## TASK DIRECTIONS
In the listing below, find the line holding "obj.data.transform(world)" and the line holding "return [p /". Write out those two lines and all lines between, exactly, and nothing more.

»»

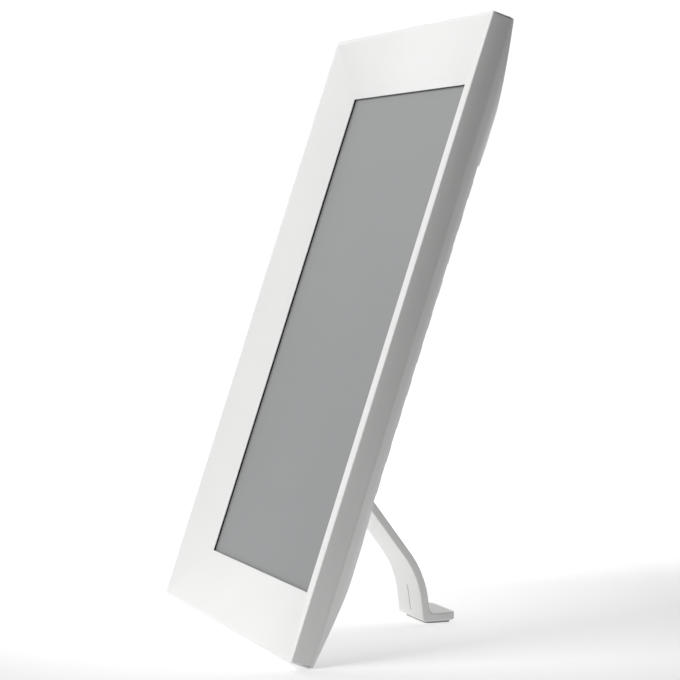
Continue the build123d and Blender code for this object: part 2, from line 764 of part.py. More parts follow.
def screws(places, seat, length, shank, head, head_height):
    """Pan-head screws driven towards the front, heads on a seat at this depth."""
    with BuildPart() as made:
        with BuildSketch(at_depth(seat)):
            with Locations(*places):
                Circle(shank / 2)
        extrude(amount=length)
        with BuildSketch(at_depth(seat)):
            with Locations(*places):
                Circle(head / 2)
        extrude(amount=-head_height)
    return made.part


bracket_screws = screws(
    bracket_bosses, panel_back + bracket_sheet, bracket_screw_length, small_screw, small_head,
    small_head_height,
)
bracket_screws.label = "bracket_screws"
export_step(bracket_screws, "parts/bracket_screws.step")

case_screws = screws(
    case_bosses, screw_floor, screw_floor - case_tip - thread_fit, case_screw, case_screw_head,
    case_head_height,
)
case_screws.label = "case_screws"
export_step(case_screws, "parts/case_screws.step")

# ================================================================ main board and card socket
board_cut_right = socket_right + port_fit

with BuildPart() as main_board:
    with BuildSketch(at_depth(board_front)):
        with Locations(((board_left + board_right) / 2, (board_bottom + board_top) / 2)):
            Rectangle(main_board_width, main_board_height)
        # cut-out for the sunken card socket, open to the side
        with Locations(((board_left + board_cut_right) / 2, card_y)):
            Rectangle(board_cut_right - board_left, socket_height + 2 * port_fit, mode=Mode.SUBTRACT)
        with Locations(*board_screws_at):
            Circle(small_screw / 2 + thread_fit, mode=Mode.SUBTRACT)
    extrude(amount=-board_thick)
main_board.part.label = "main_board"
export_step(main_board.part, "parts/main_board.step")

with BuildPart() as card_socket:
    with BuildSketch(at_depth(socket_front)):
        with Locations(((socket_left + socket_right) / 2, card_y)):
            Rectangle(card_socket_length, socket_height)
    extrude(amount=-socket_thick)
    # the card's chute, closed at its inner end
    with BuildSketch(at_depth(socket_front + card_socket_sheet)):
        with Locations(((socket_left + socket_right) / 2 - card_socket_sheet, card_y)):
            Rectangle(card_socket_length, card_width)
    extrude(amount=-card_slot, mode=Mode.SUBTRACT)
card_socket.part.label = "card_socket"
export_step(card_socket.part, "parts/card_socket.step")

with BuildPart() as processor:
    with BuildSketch(at_depth(board_back)):
        with Locations((tab_middle - (chip_gap + processor_size) / 2, card_y)):
            Rectangle(processor_size, processor_size)
    extrude(amount=-processor_height)
    chamfer(processor.faces().sort_by(Axis.Y)[-1].edges(), processor_edge)
processor.part.label = "processor"
export_step(processor.part, "parts/processor.step")

with BuildPart() as memory_chips:
    with BuildSketch(at_depth(board_back)):
        with Locations((tab_middle + (chip_gap + memory_width) / 2, card_y)):
            with GridLocations(1, memory_length + memory_gap, 1, 2):
                Rectangle(memory_width, memory_length)
    extrude(amount=-memory_height)
memory_chips.part.label = "memory_chips"
export_step(memory_chips.part, "parts/memory_chips.step")

board_screws = screws(
    board_screws_at, board_back, board_thick + board_pad + bracket_sheet / 2, small_screw, small_head,
    small_head_height,
)
board_screws.label = "board_screws"
export_step(board_screws, "parts/board_screws.step")

# ================================================================ port board, jack and USB socket
port_board_middle = board_left + port_board_width / 2
body_inset = flank_inset(port_board_front) + 2 * port_fit    # the jack's body starts clear of the flank
with BuildPart() as port_board:
    with BuildSketch(at_depth(port_board_front)):
        with Locations((port_board_middle, port_board_height)):
            Rectangle(port_board_width, port_board_length)
        with Locations(port_boss):
            Circle(small_screw / 2 + thread_fit, mode=Mode.SUBTRACT)
    extrude(amount=-board_thick)
port_board.part.label = "port_board"
export_step(port_board.part, "parts/port_board.step")

port_board_screw = screws(
    [port_boss], port_board_back, port_board_back - port_tip - 2 * thread_fit, small_screw, small_head,
    small_head_height,
)
port_board_screw.label = "port_board_screw"
export_step(port_board_screw, "parts/port_board_screw.step")

with BuildPart() as dc_jack:
    with BuildSketch(side_face.offset(body_inset)):
        with Locations((jack_y, -jack_depth)):
            Rectangle(jack_width, jack_height)
    extrude(amount=jack_length - body_inset)
    # round nose through the side wall, then the plug's bore and its centre pin
    with BuildSketch(side_face.offset(jack_mouth_inset)):
        with Locations((jack_y, -jack_depth)):
            Circle(jack_nose / 2)
    extrude(amount=body_inset - jack_mouth_inset)
    with BuildSketch(side_face.offset(jack_mouth_inset)):
        with Locations((jack_y, -jack_depth)):
            Circle(jack_bore / 2)
    extrude(amount=jack_length - jack_mouth_inset - wall, mode=Mode.SUBTRACT)
    with BuildSketch(side_face.offset(jack_mouth_inset)):
        with Locations((jack_y, -jack_depth)):
            Circle(jack_lead / 2)
    extrude(amount=body_inset - jack_mouth_inset, mode=Mode.SUBTRACT)
    with BuildSketch(side_face.offset(body_inset + jack_pin_setback)):
        with Locations((jack_y, -jack_depth)):
            Circle(jack_pin / 2)
    extrude(amount=jack_length - body_inset - jack_pin_setback - wall / 2)
dc_jack.part.label = "dc_jack"
export_step(dc_jack.part, "parts/dc_jack.step")

with BuildPart() as usb_socket:
    with BuildSketch(side_face.offset(usb_mouth_inset)):
        with Locations((usb_y, -usb_depth)):
            Rectangle(usb_width, usb_height)
    extrude(amount=usb_length)
    with BuildSketch(side_face.offset(usb_mouth_inset)):
        with Locations((usb_y, -usb_depth)):
            Rectangle(usb_width - 2 * usb_sheet, usb_height - 2 * usb_sheet)
            Rectangle(usb_width - 2 * usb_sheet - 2 * usb_tongue_gap, usb_tongue, mode=Mode.SUBTRACT)
    extrude(amount=usb_length - 2 * usb_sheet, mode=Mode.SUBTRACT)
usb_socket.part.label = "usb_socket"
export_step(usb_socket.part, "parts/usb_socket.step")

coil_x = port_boss[0] + small_head / 2 + coil_gap + coil_size / 2
with BuildPart() as power_coil:
    with BuildSketch(at_depth(port_board_back)):
        with Locations((coil_x, jack_y)):
            Rectangle(coil_size, coil_size)
    extrude(amount=-coil_height)
power_coil.part.label = "power_coil"
export_step(power_coil.part, "parts/power_coil.step")

# flat cable behind the display, from the port board's back to the main board's front
link_bottom = port_board_top - 2 * small_head
link_top = board_bottom + 2 * small_head
with BuildPart() as link_cable:
    with BuildSketch(at_depth(board_front)):
        with Locations((link_inset - side_x, (link_bottom + link_top) / 2)):
            Rectangle(link_width, link_top - link_bottom)
    extrude(amount=link_thick)
link_cable.part.label = "link_cable"
export_step(link_cable.part, "parts/link_cable.step")


def ribbon(across, width, path):
    """Flat cable of link_thick, its front face along (height, depth) points in the side view."""
    rear = [(y, -depth - link_thick) for y, depth in path]
    front = [(y, -depth) for y, depth in reversed(path)]
    with BuildPart() as made:
        with BuildSketch(side_plane.offset(across)):
            with BuildLine():
                Polyline(*(rear + front), close=True)
            make_face()
        extrude(amount=width / 2, both=True)
    return made.part


board_face = board_front - link_thick
display_cable = ribbon(
    tab_middle,
    display_cable_width,
    [
        (board_top - 2 * small_head, board_face),
        (board_top + board_pad, board_face),
        (board_top + 2 * small_head - board_pad, panel_back),
        (board_top + 2 * small_head, panel_back),
    ],
)
display_cable.label = "display_cable"
export_step(display_cable, "parts/display_cable.step")

cable_low = upper_bracket_height - bracket_width / 2
button_cable = ribbon(
    (small_head + button_cable_width) / 2 + cable_clear - boss_x,
    button_cable_width,
    [
        (button_heights[-1] + switch_size / 2 + board_pad, button_board_back),
        (cable_low - bracket_width, button_board_back),
        (cable_low - board_pad, board_face),
        (board_bottom + small_head, board_face),
    ],
)
button_cable.label = "button_cable"
export_step(button_cable, "parts/button_cable.step")

# ================================================================ speakers
for side, name in ((-1, "left_speaker"), (1, "right_speaker")):
    with BuildPart() as speaker:
        with BuildSketch(at_depth(skin_depth)):
            with Locations((side * speaker_x, speaker_y)):
                RectangleRounded(speaker_width, speaker_length, wall)
        extrude(amount=speaker_depth)
        # cone recess behind the sound slots
        with BuildSketch(at_depth(skin_depth)):
            with Locations((side * speaker_x, speaker_y)):
                RectangleRounded(speaker_width - wall, speaker_length - wall, wall / 2)
        extrude(amount=cone_recess, mode=Mode.SUBTRACT)
    speaker.part.label = name
    export_step(speaker.part, "parts/" + name + ".step")

# ================================================================ buttons
board_outer = -button_x - button_board_outer
board_inner = -nest_x - button_board_gap
board_low = button_heights[0] - button_board_margin
board_high = button_heights[-1] + button_board_margin
with BuildPart() as button_board:
    with BuildSketch(at_depth(button_board_front)):
        with Locations(((board_outer + board_inner) / 2, (board_low + board_high) / 2)):
            Rectangle(board_inner - board_outer, board_high - board_low)
        with Locations(*board_posts):
            Circle(small_screw / 2 + thread_fit, mode=Mode.SUBTRACT)
    extrude(amount=-board_thick)
button_board.part.label = "button_board"
export_step(button_board.part, "parts/button_board.step")

button_board_screws = screws(
    board_posts, button_board_back, button_board_back - post_tip - 2 * thread_fit, small_screw,
    small_head, small_head_height,
)
button_board_screws.label = "button_board_screws"
export_step(button_board_screws, "parts/button_board_screws.step")

with BuildPart() as tact_switches:
    with BuildSketch(at_depth(button_board_back)):
        with Locations(*[(-button_x, y) for y in button_heights]):
            Rectangle(switch_size, switch_size)
    extrude(amount=-switch_height)
    with BuildSketch(at_depth(button_board_back + switch_height)):
        with Locations(*[(-button_x, y) for y in button_heights]):
            Circle(plunger_diameter / 2)
    extrude(amount=-plunger_height)
tact_switches.part.label = "tact_switches"
export_step(tact_switches.part, "parts/tact_switches.step")

for name, height in zip(button_names, button_heights):
    with BuildPart() as button:
        with BuildSketch(at_depth(flange_back)):
            with Locations((-button_x, height)):
                Circle(button_diameter / 2)
        extrude(amount=flange_back - button_seat - button_proud)
        chamfer(button.faces().sort_by(Axis.Y)[-1].edges(), button_edge)
        with BuildSketch(at_depth(flange_back)):
            with Locations((-button_x, height)):
                Circle(button_flange / 2)
        extrude(amount=button_flange_thick)
    button.part.label = name
    export_step(button.part, "parts/" + name + ".step")
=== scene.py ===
"""Looks of the digital photo frame: white moulded shells, a matte screen and what its openings show."""
import json
import math

import bpy
from mathutils import Matrix, Vector


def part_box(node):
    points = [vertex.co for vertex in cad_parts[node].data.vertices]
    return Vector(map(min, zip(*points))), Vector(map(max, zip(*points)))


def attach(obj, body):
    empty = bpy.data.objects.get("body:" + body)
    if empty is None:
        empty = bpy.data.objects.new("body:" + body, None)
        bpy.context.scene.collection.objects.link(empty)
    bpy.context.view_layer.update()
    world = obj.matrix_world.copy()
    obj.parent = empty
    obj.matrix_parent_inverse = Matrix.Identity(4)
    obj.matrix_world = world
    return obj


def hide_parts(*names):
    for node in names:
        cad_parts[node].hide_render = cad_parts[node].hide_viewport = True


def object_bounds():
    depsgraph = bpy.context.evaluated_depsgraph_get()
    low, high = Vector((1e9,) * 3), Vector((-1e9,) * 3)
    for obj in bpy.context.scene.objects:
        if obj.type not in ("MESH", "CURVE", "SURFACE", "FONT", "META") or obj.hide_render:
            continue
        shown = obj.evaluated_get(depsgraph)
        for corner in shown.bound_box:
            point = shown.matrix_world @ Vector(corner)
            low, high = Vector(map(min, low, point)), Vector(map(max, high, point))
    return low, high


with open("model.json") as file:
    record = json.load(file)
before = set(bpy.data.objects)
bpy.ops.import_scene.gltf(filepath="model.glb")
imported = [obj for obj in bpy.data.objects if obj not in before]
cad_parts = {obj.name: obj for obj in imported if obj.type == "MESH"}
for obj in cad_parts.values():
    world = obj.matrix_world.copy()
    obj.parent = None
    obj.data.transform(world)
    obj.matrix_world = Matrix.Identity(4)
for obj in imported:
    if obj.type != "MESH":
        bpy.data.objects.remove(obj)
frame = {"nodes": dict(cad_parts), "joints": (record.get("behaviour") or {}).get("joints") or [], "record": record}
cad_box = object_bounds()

bpy.ops.object.select_all(action="DESELECT")
nodes = frame["nodes"]
joints = {joint["child"]: joint for joint in frame["joints"]}
MM = 0.001
WELD = 0.001 * MM            # corners closer than this are one
TOUCH = 0.01 * MM            # places closer than this are at the same depth
FACING = 0.9                 # least share of a face's normal along the axis that the face looks along
FLAT = 0.99                  # the same, for a face square to the axis
SQUARE_EDGES = 60            # degrees: only the edges between faces about square to each other
BUTTONS = [name for name in nodes if name.endswith("_button")]

# the case's own axes: x across it, y up it, z out of its front, as the buttons travel
front = Vector(joints[BUTTONS[0] + "_body"]["axis"])
case_turn = Matrix((Vector((1, 0, 0)), front.cross(Vector((1, 0, 0))), front)).transposed().to_4x4()
CASE_TILT = case_turn.to_euler().x


# ---------------------------------------------------------------- materials
def tint(code):
    """Linear colour of an sRGB hex code."""
    parts = [int(code[i:i + 2], 16) / 255 for i in (1, 3, 5)]
    return [p / 12.92 if p <= 0.04045 else ((p + 0.055) / 1.055) ** 2.4 for p in parts] + [1.0]


def add(tree, kind, links=None, **settings):
    """Adds a node to a tree, sets its properties or sockets by name, and links its inputs."""
    made = tree.nodes.new(kind)
    for name, value in settings.items():
        if hasattr(made, name):
            setattr(made, name, value)
        else:
            made.inputs[name.replace("_", " ")].default_value = value
    for socket, source in (links or {}).items():
        tree.links.new(source, made.inputs[socket])
    return made


def material(name, **sockets):
    """A new material, its tree and its shader, with constants on the shader's own sockets."""
    made = bpy.data.materials.new(name)
    made.use_nodes = True
    shader = made.node_tree.nodes["Principled BSDF"]
    for socket, value in sockets.items():
        shader.inputs[socket.replace("_", " ")].default_value = value
    return made, made.node_tree, shader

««

## RIGHT ANSWER
    obj.data.transform(world)
    obj.matrix_world = Matrix.Identity(4)
for obj in imported:
    if obj.type != "MESH":
        bpy.data.objects.remove(obj)
frame = {"nodes": dict(cad_parts), "joints": (record.get("behaviour") or {}).get("joints") or [], "record": record}
cad_box = object_bounds()

bpy.ops.object.select_all(action="DESELECT")
nodes = frame["nodes"]
joints = {joint["child"]: joint for joint in frame["joints"]}
MM = 0.001
WELD = 0.001 * MM            # corners closer than this are one
TOUCH = 0.01 * MM            # places closer than this are at the same depth
FACING = 0.9                 # least share of a face's normal along the axis that the face looks along
FLAT = 0.99                  # the same, for a face square to the axis
SQUARE_EDGES = 60            # degrees: only the edges between faces about square to each other
BUTTONS = [name for name in nodes if name.endswith("_button")]

# the case's own axes: x across it, y up it, z out of its front, as the buttons travel
front = Vector(joints[BUTTONS[0] + "_body"]["axis"])
case_turn = Matrix((Vector((1, 0, 0)), front.cross(Vector((1, 0, 0))), front)).transposed().to_4x4()
CASE_TILT = case_turn.to_euler().x


# ---------------------------------------------------------------- materials
def tint(code):
    """Linear colour of an sRGB hex code."""
    parts = [int(code[i:i + 2], 16) / 255 for i in (1, 3, 5)]
    return [p / 12.92 if p <= 0.04045 else ((p + 0.055) / 1.055) ** 2.4 for p in parts] + [1.0]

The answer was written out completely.